REQUEST :: Answer with a single number: the count of lines that hold "part".
Start of RECORDED INFORMATION
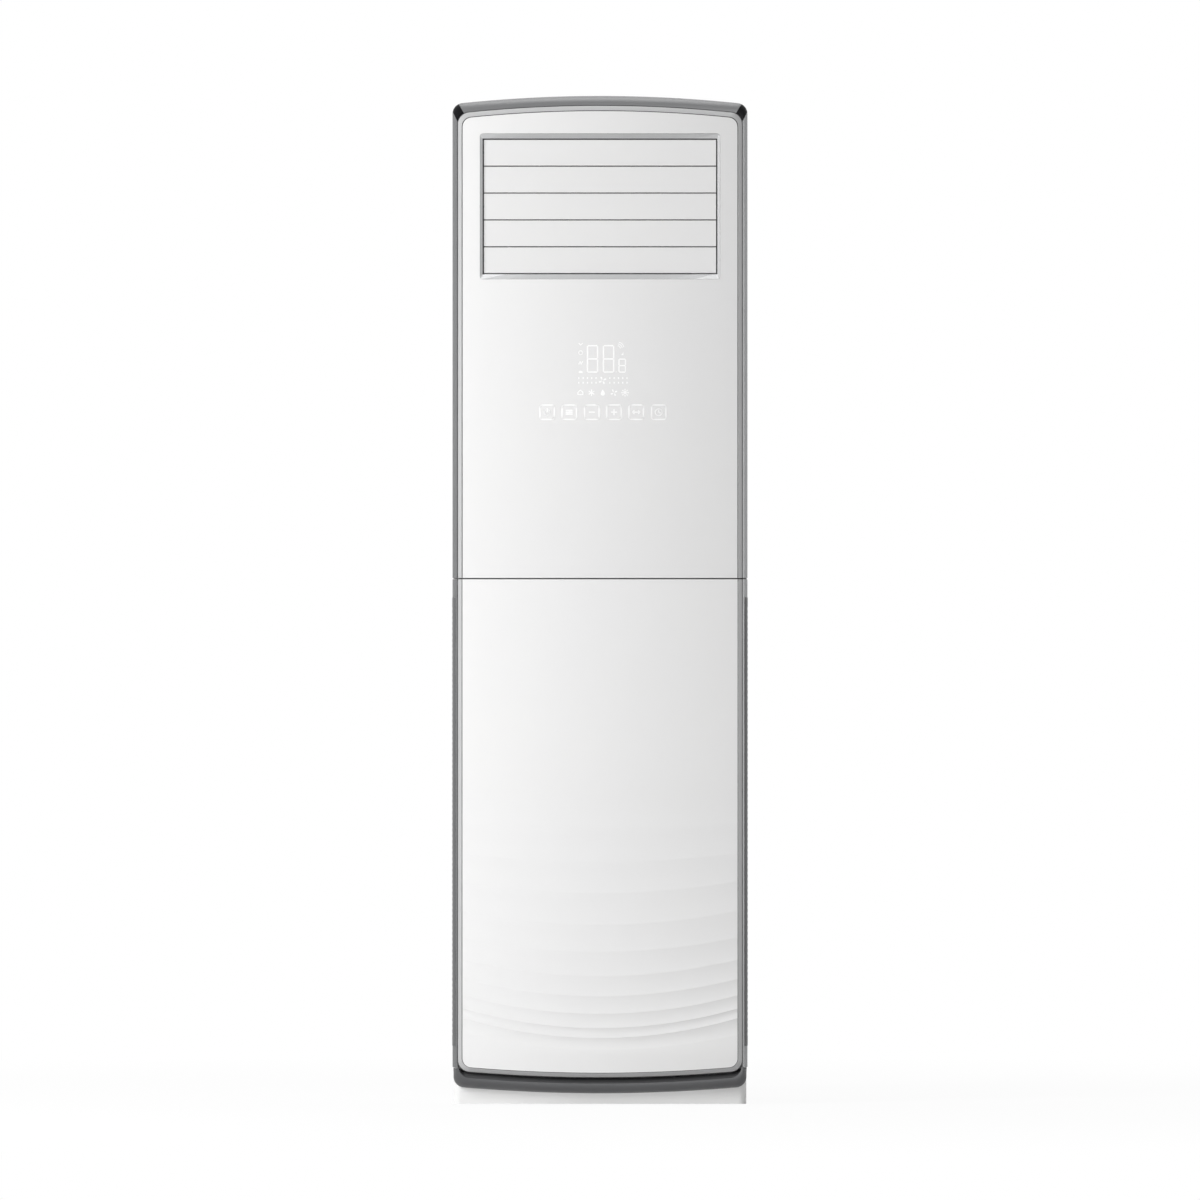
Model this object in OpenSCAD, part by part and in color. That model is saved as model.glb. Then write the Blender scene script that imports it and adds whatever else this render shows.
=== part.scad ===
// Packaged air conditioner, a floor-standing cabinet, as an assembly of separate pieces.
// Millimetres, +Z up, the front faces -Y. The origin is on the floor under the middle of the cabinet.

/* [Body] */
// Overall width across the side intake grilles
body_w = 540; // [520:5:580]
// Overall depth from the crown of the front bow to the back
body_d = 380; // [375:5:410]
// Overall height at the crown of the top arch
body_h = 1842; // [1810:2:1880]
// How far the front bows forward at its middle
front_bow = 10; // [6:1:12]
// Height of the seam between the lower door and the upper casing
seam_z = 960; // [950:1:970]

/* [Casing] */
// Radius of the arch along the top
top_arch_r = 2446; // [2200:10:3200]
// Radius of the arch along the bottom of the door
low_arch_r = 2900; // [2600:10:3600]
// Corner radius of the casing
corner_r = 20; // [17:1:22]
// Wall of the moulded casing pieces
casing_t = 2.5; // [2:0.1:2.8]
// Depth of the moulded front casing, back to the steel cabinet
casing_d = 85; // [84:1:90]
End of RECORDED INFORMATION
COMPLETED EXERCISE :: 2